Étant donné que les subventions compensent un désavantage concurrentiel, il est peu probable que des recettes fiscales supplémentaires élevées soient générées. Les fonds dépensés ne sont plus disponibles pour d'autres investissements publics, entraînant une perte de bien-être à cette échelle. Seules les entreprises subventionnées en profitent et le prix auquel les terres rares peuvent être achetées en Allemagne ne change pas.
Il est également envisageable de subventionner la production à l'étranger pour réduire la dépendance à l'égard d'un seul pays. De tels modèles sont testés à travers des "partenariats pour les matières premières", par exemple. Cette approche peut être nettement moins coûteuse que de subventionner la production nationale. Dans l'exemple (Figure 1), seule la différence de prix d'importation nettement inférieure du “pays 2” devrait être subventionnée. Cependant, les autres inconvénients des subventions énumérés ci-dessus s'appliquent aussi dans ce cas. En particulier, il est encore plus difficile d'obtenir toutes les informations nécessaires pour les projets à l'étranger, rendant moins probable le choix de l'option la plus rentable.
Les droits de douane ciblés mentionnés ici sont destinés à adresser les dépendances à l'égard des approvisionnements d'un pays spécifique. Les autres importations ne sont pas concernées. Dans cet exemple, l'importateur paie un supplément sur les terres rares importées, rendant son produit, fabriqué à partir de ces terres rares, plus cher sur le marché intérieur. Les fabricants étrangers qui ne sont pas soumis aux droits de douane deviennent ainsi plus compétitifs.
Si le taux de tarif était ajusté de manière à compenser le désavantage concurrentiel de l'option la plus coûteuse (la transformation des métaux en Allemagne, dans ce cas précis) le taux de droit de douane sur les importations en provenance de Chine serait très élevé. Cependant, les consommateurs de terres rares allemandes auraient toujours accès à d'autres options considérablement moins chères. Par conséquent, la transformation des métaux en Allemagne demeurerait non rentable, tandis que les importations (provenant non plus de Chine, mais du pays 2) continueraient à être nettement plus abordables. Néanmoins, la différence de prix par rapport à la méthode de traitement la moins chère en Allemagne, comme le recyclage (figure 2 dans l'exemple), ne serait plus aussi significative. Cela faciliterait ainsi la viabilité économique de cette méthode par le biais d'une expansion de l'échelle ou de l'adoption de solutions techniques innovantes.

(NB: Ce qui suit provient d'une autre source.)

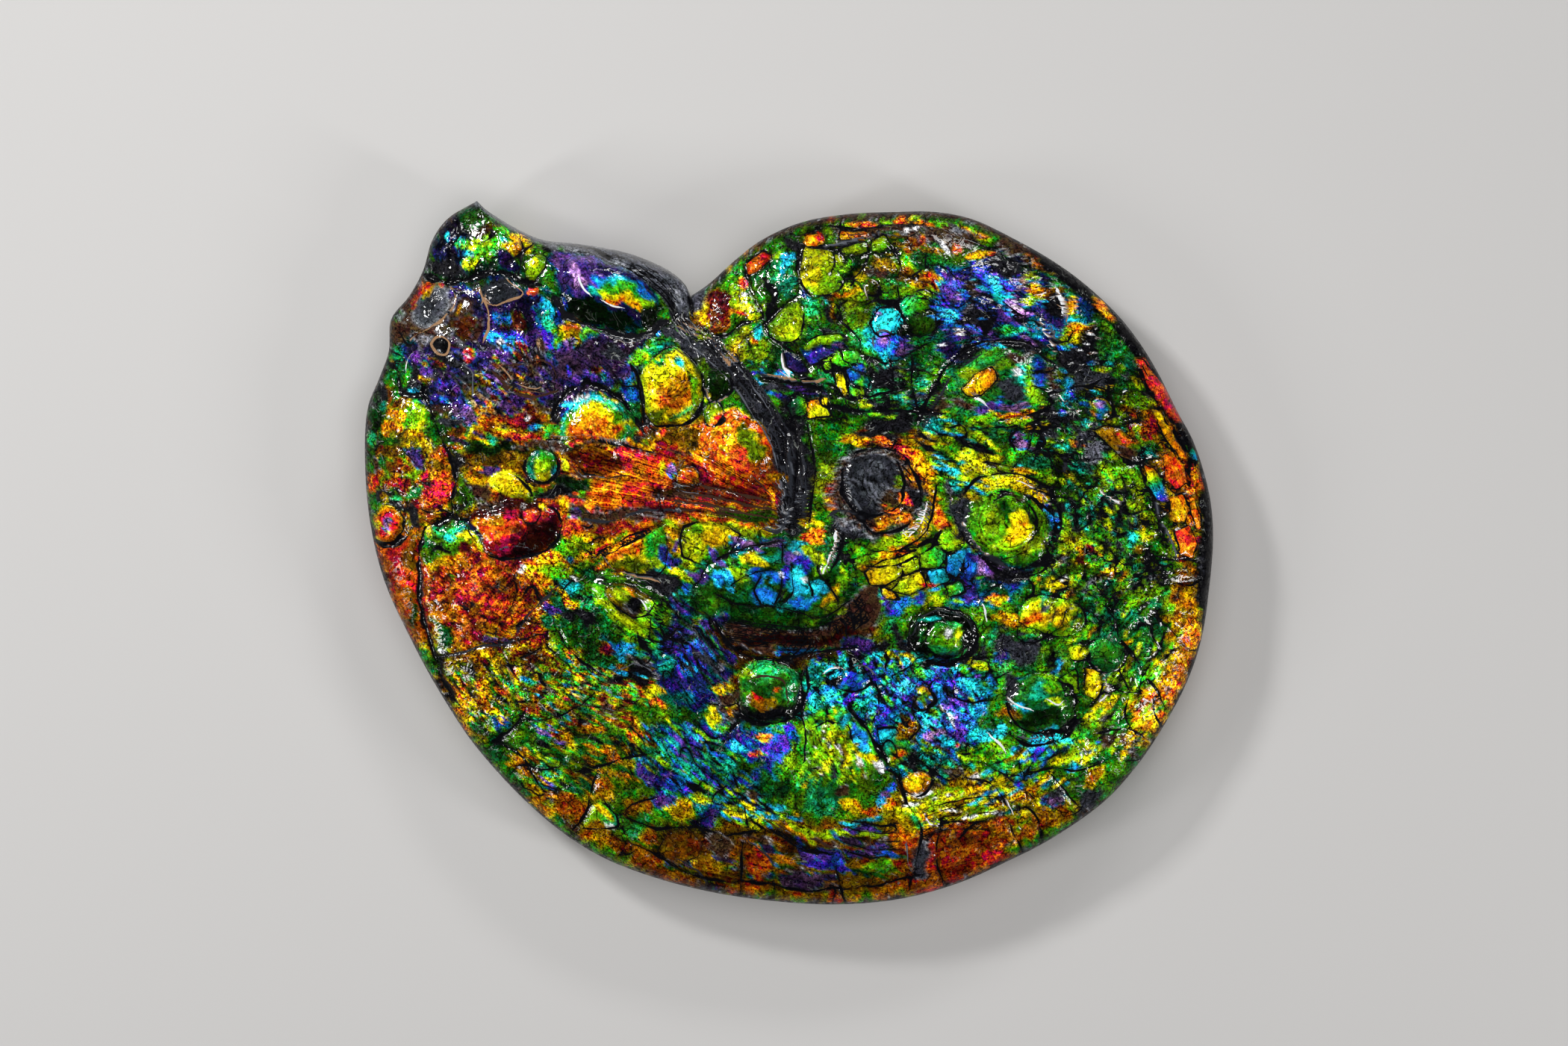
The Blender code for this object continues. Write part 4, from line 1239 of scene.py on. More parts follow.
def dark_boss(skin):
    """The big dark boss below the umbilicus, and the small bosses right of it."""
    skin.boss(1262, 852, 43, 39, 0, 4.6, "green", "green", 0.05, 4.0)
    skin.boss(1266, 856, 23, 25, 15, 1.8, "leaf", "emerald", 0.75, 1.2)
    # the white mark among these is a painted highlight on the inner boss
    skin.marks(
        (1246, 829, 18, 2.6, "teal", 1.0, 5), (1278, 836, 10, 3, "emerald", 0.9, -30),
        (1282, 853, 4, 13, "lime", 1.0, -10), (1258, 870, 12, 5, "emerald", 0.8, -20),
        (1251, 850, 4, 9, "leaf", 0.9, 10), (1290, 876, 12, 4, "emerald", 0.7, 45),
        (1270, 847, 4.5, 8, "white", 1.0), (1235, 850, 3, 14, "green", 0.5),
    )
    skin.line([(1222, 850), (1232, 828), (1262, 817), (1292, 828), (1307, 856)], 1.2, -0.6, "slate")
    skin.line([(1309, 798), (1317, 812), (1321, 830)], 1.4, -0.4, "white")
    skin.zones(
        (1332, 803, 9, 5, "orange", 1.0, 30), (1320, 840, 10, 13, "green", 0.7),
        (1350, 826, 20, 14, "amber", 0.75), (1345, 808, 12, 7, "leaf", 0.7),
        (1365, 872, 34, 19, "slate", 0.4, -10), (1315, 890, 8, 10, "lime", 0.8, 40),
        (1345, 910, 7, 18, "green", 0.9, -20), (1340, 880, 10, 8, "indigo", 0.5),
    )
    skin.boss(1410, 825, 44, 26, -8, 2.6, "gold", "leaf", 0.9, 1.6)
    skin.zones(
        (1405, 816, 22, 7, "gold", 1.2, -5), (1384, 829, 13, 8, "orange", 0.8),
        (1420, 842, 22, 6, "leaf", 0.7, -15),
    )
    skin.mark(1424, 774, 8, 5, "white", 0.9, -20)
    skin.zones((1420, 782, 22, 9, "yellow", 0.8, -10), (1450, 788, 16, 8, "leaf", 0.7))
    skin.boss(1482, 878, 24, 26, 0, 2.2, "green", "emerald", 0.6, 2.2)
    skin.boss(1445, 876, 15, 10, 0, 1.0, "yellow", "lime", 1.0, 1.5)
    skin.plate([(1420, 905), (1440, 896), (1446, 930), (1426, 934)], "leaf", "lime", 0.85)
    skin.plate([(1452, 896), (1470, 898), (1478, 916), (1466, 938), (1452, 930)], "gold", "yellow", 0.95)
    skin.line([(1468, 896), (1480, 908), (1484, 926), (1470, 940)], 1.2, -0.4, "white")
    skin.boss(1395, 943, 46, 40, -20, 4.0, "emerald", "green", 0.55, 3.0)
    skin.zones(
        (1366, 944, 20, 5, "cyan", 1.2, -35), (1390, 928, 12, 10, "teal", 1.1),
        (1412, 944, 12, 8, "lime", 1.0), (1400, 905, 14, 9, "leaf", 0.8), (1360, 920, 12, 12, "slate", 0.5),
        (1352, 952, 14, 10, "amber", 0.45), (1392, 966, 28, 11, "green", 0.2),
        (1410, 920, 14, 7, "leaf", 0.8),
    )
    skin.line([(1352, 985), (1385, 1000), (1425, 988), (1446, 962)], 2.8, 1.4)
    # painted highlights: short white ridge lines
    for run in (
        [(1352, 932), (1364, 944), (1380, 950)], [(1404, 938), (1414, 946), (1422, 942)],
    ):
        skin.line(run, 1.0, -0.4, "white")
    skin.line([(1352, 980), (1380, 990), (1414, 986)], 1.0, -0.4, "grey")


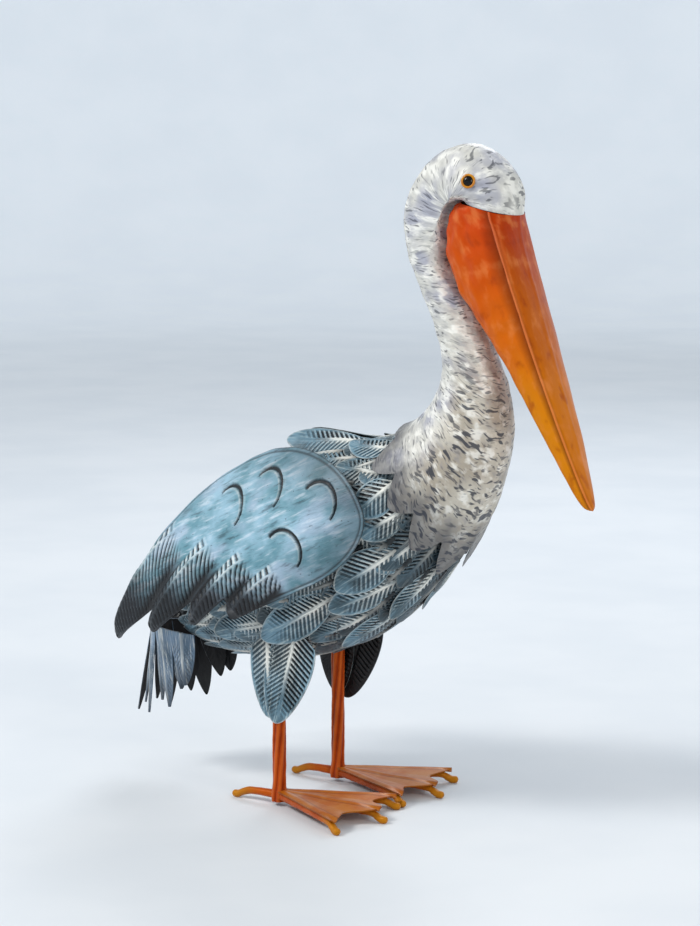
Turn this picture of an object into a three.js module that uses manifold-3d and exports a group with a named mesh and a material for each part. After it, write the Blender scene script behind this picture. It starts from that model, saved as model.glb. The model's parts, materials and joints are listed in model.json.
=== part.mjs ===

En réalité, l'introduction de droits de douane ne dirigerait pas tous les achats vers un seul pays ; cela n'est réalisable nulle part. Il en résulterait un mélange de différents fournisseurs, ce qui rendrait plus intéressante la recherche d'innovation en Allemagne. Dans ce modèle, les clients peuvent suivre l'évolution de la structure des prix entre les différents fournisseurs et processus au fil du temps, le meilleur processus (ou le deuxième meilleur, si le meilleur est utilisé en Chine) domine alors sur le marché.
La perte de prostérité découle du fait que la consommation ou la transformation ultérieure des produits importés devient plus coûteuse d'au moins la différence par rapport à la deuxième source d'approvisionnement la moins chère. Toutefois, le volume de la perte de prospérité est nettement inférieur à celui engendré par les subventions. On peut faire valoir que les droits de douane augmentent les prix des produits au début de la chaîne d'approvisionnement, contrairement aux subventions. Bien que cela soit vrai, cela ne prend pas en compte le fait que le groupe beaucoup plus large d'entreprises et de consommateurs qui ne sont pas directement touchés ne subit pas de coûts supplémentaires directs dans le cas des droits de douane. Contrairement aux coûts des subventions qui sont supportés par leurs impôts.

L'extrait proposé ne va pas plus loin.